A great side dish for brunch!

Monkey Bread


Ingredients:
4 cans butter biscuits
¾ C. chopped pecans
½ C brown sugar
1 TBS cinnamon, approx.
1 stick butter

Instructions:
Grease a tube pan or Bundt pan with butter. Open biscuits and cut each into quarters. Sprinkle 1/3 pecans around bottom of pan. Add in 1/3 dough pieces. Sprinkle with cinnamon. Repeat until all dough is used. Melt butter with brown sugar. Pour over dough. Bake at 350* for 45 minutes.
Another old and easy recipe, but still a good breakfast treat!

Quiche Lorraine


Ingredients:
4 large eggs
2 C whole milk
½ tsp. salt
¼ tsp. pepper
¼ tsp. nutmeg
6 slices bacon, fried
½ C chopped onion
2 C Swiss cheese, grated
1 pie shell

Instructions:
Bake pie shell for 5 minutes in 400* oven. Fry bacon, drain. Reserve 1 TBS drippings. Sauté onion in drippings until soft. Layer cheese in pie shell, add bacon and onions. Beat eggs, add milk and seasonings. Pour over other ingredients. Bake 10 minutes at 400*, then lower oven to 350*. Bake 15-20 minutes more till center is almost set.
I made his a lot in the 70's, and brought the recipe out again a few years ago.
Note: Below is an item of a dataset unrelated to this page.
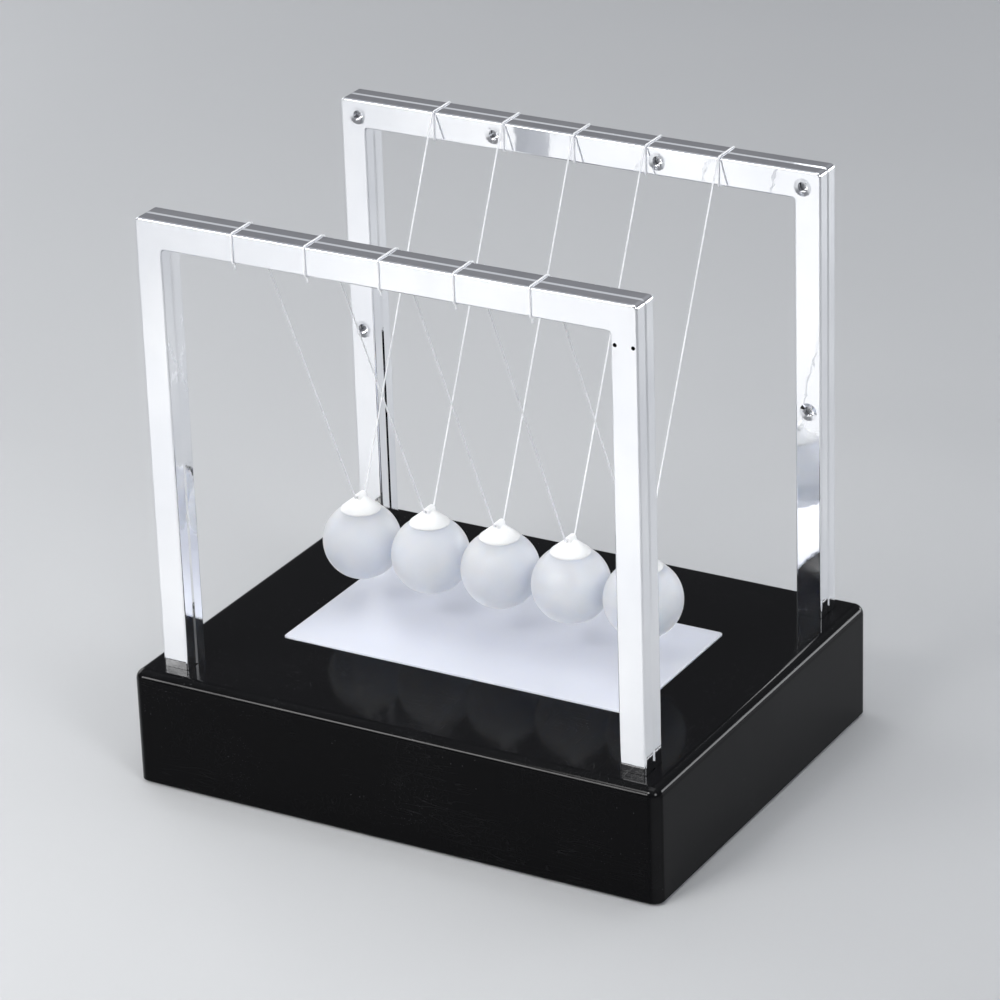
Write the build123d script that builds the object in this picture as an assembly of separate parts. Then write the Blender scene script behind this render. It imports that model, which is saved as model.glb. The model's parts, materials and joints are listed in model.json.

It still makes a great brunch or light supper dish.

Thursday, July 28, 2011

Eggs and Mushrooms in Ham Cups


Ingredients:
2 TBS butter
3/4 C mushrooms, trimmed and finely chopped
1/4 C minced shallots
1/2 tsp. salt and 1/4 tsp. black pepper
2 TBS sour cream or crème fraiche
1 TBS finely chopped Tarragon
12 slices Black Forest ham, sliced so it is a solid piece with no holes
12 eggs

Instructions:
Melt butter in skillet; add mushrooms, shallots, salt and pepper. Cook, stirring until mushrooms are tender and liquid has evaporated. Remove from heat, stir in sour cream and tarragon. Lightly oil muffin cups. Fit one piece of ham in each (ends will hang over edges). Divide mushroom mixture among cups, crack egg in each cup. Bake until whites are set, but yolks are still runny, about 15 minutes, Salt and pepper, and carefully remove from muffin cups. Garnish with tarragon leaves, if desired.
This is a very nice brunch dish given to me by my good friend Carol B!